The layer window (Adobe Photoshop) and the resulting image. In Photoshop specifically this arrangment shows the top layer ("Red") as a clipping mask.

In this case the green circle is acting as a mask for the red circle above it, but while doing so remains completely visible.

This function is ideal for adding shading and highlights to any object. Adding a specular highlight is as simple as painting a lighter area and turning it into a specular highlight above the layer of the object you want to add the highlight to.

Basic keyboard commands for Masks

Here are some keyboard shortcuts that are useful to remember when working with masks in Photoshop.

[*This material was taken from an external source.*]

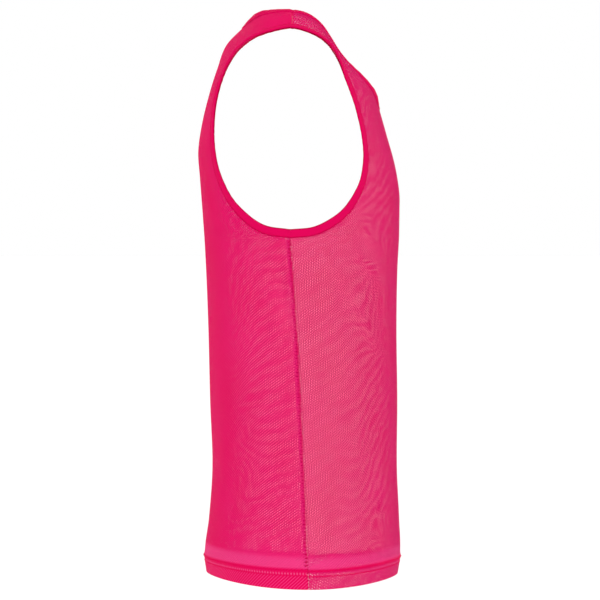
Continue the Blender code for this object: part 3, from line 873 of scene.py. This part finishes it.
def make_cloth(panel, material):
    """One panel from its turned-up hem to the shoulder seams, with the flat cut as its UV map."""
    rows = hem_rows() + [(s, lift_above_hem(s), None) for s in panel_stations(panel)]
    shares = column_shares()
    columns = len(shares)
    turn = 1 if panel.name == "front" else -1
    middle, normals, uvs, drawn, dashes, faces, index = [], [], [], [], [], [], {}
    for side in (1, -1):
        flat_up, inner_u, last = None, 0.0, None
        for r, (station, lift, flat) in enumerate(rows):
            width = panel.width(station)
            gap = SEAM_GAP / 2 / width if station <= panel.underarm else 0.0
            across = shares * (1 - gap)
            points, directions = panel.strip(side, station, across, lift)
            if last is not None:
                moved = points - last
                along = unit(np.gradient(points, axis=0))
                aside = (moved * along).sum(axis=1)
                if station > panel.neck:
                    inner_u += aside[0]
                moved -= aside[:, None] * along
            if flat is not None:
                flat_up = np.full(columns, float(flat))
            else:
                flat_up = flat_up + np.linalg.norm(moved, axis=1)
            last = points
            for c in range(columns):
                if c == 0 and side == -1 and station <= panel.neck + 1e-6:
                    index[side, r, c] = index[1, r, c]
                    continue
                index[side, r, c] = len(middle)
                middle.append(points[c])
                normals.append(directions[c])
                uvs.append((turn * side * (inner_u + across[c] * width), flat_up[c]))
                drawn.append(drawn_in_with_back_shade(panel, station, (1 - across[c]) * width, across[c] * width, flat_up[c]))
                dashes.append(dash_strip(flat_up[c]))
    for side in (1, -1):
        for r in range(len(rows) - 1):
            for c in range(columns - 1):
                corners = [(r, c), (r, c + 1), (r + 1, c + 1), (r + 1, c)]
                faces.append(tuple(index[side, row, column] for row, column in corners[:: side * turn]))
    # On the turned-up stretch the outward normal is still the body's, so the wall is the same both ways.
    name, fields = f"{panel.name}_cloth", {"drawn": drawn, "dashes": dashes}
    return shell(name, faces, middle, normals, NET_WALL, material, np.array(uvs), **fields)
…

  • Right-Clicking a mask will bring up a mask-specific context menu that allows for deleteing masks (and a few of the other commands right below this one).
  • Holding Alt while Left-Clicking a mask image will make the mask visible and editable on the main canvas. Alt-Clicking the mask preview again will revert the canvas to normal.
  • Holding Shift while Left-Clicking a mask will disable the mask without deleting it (you can also do this by right clicking the mask and selecting "disable"). Shift-Clicking the mask preview again will revert the mask to normal.
  • Left-Clicking & Dragging a mask will allow you to move it from one layer to another.
  • Holding Alt while Left-Clicking & Dragging a mask will allow you to duplicate it from one mask to another.

Alpha channels

Alpha channels are not shown in the main layer palette window. You have to look in the channels palette just as you would for the red, green, and blue channels. If the "Channels" palette is not immediately visible you can show it just as you can any palette by selecting "Window > Channels".

Keep in mind that not every image will have an alpha channel. If you don't see the "alpha" channel listed in the channel palette then the image doesn't have one.

A new alpha channel can be made by pressing the "new channel" icon at the bottom of the channel palette window (the white page icon that looks similar to the "new layer" icon in the layer palette window).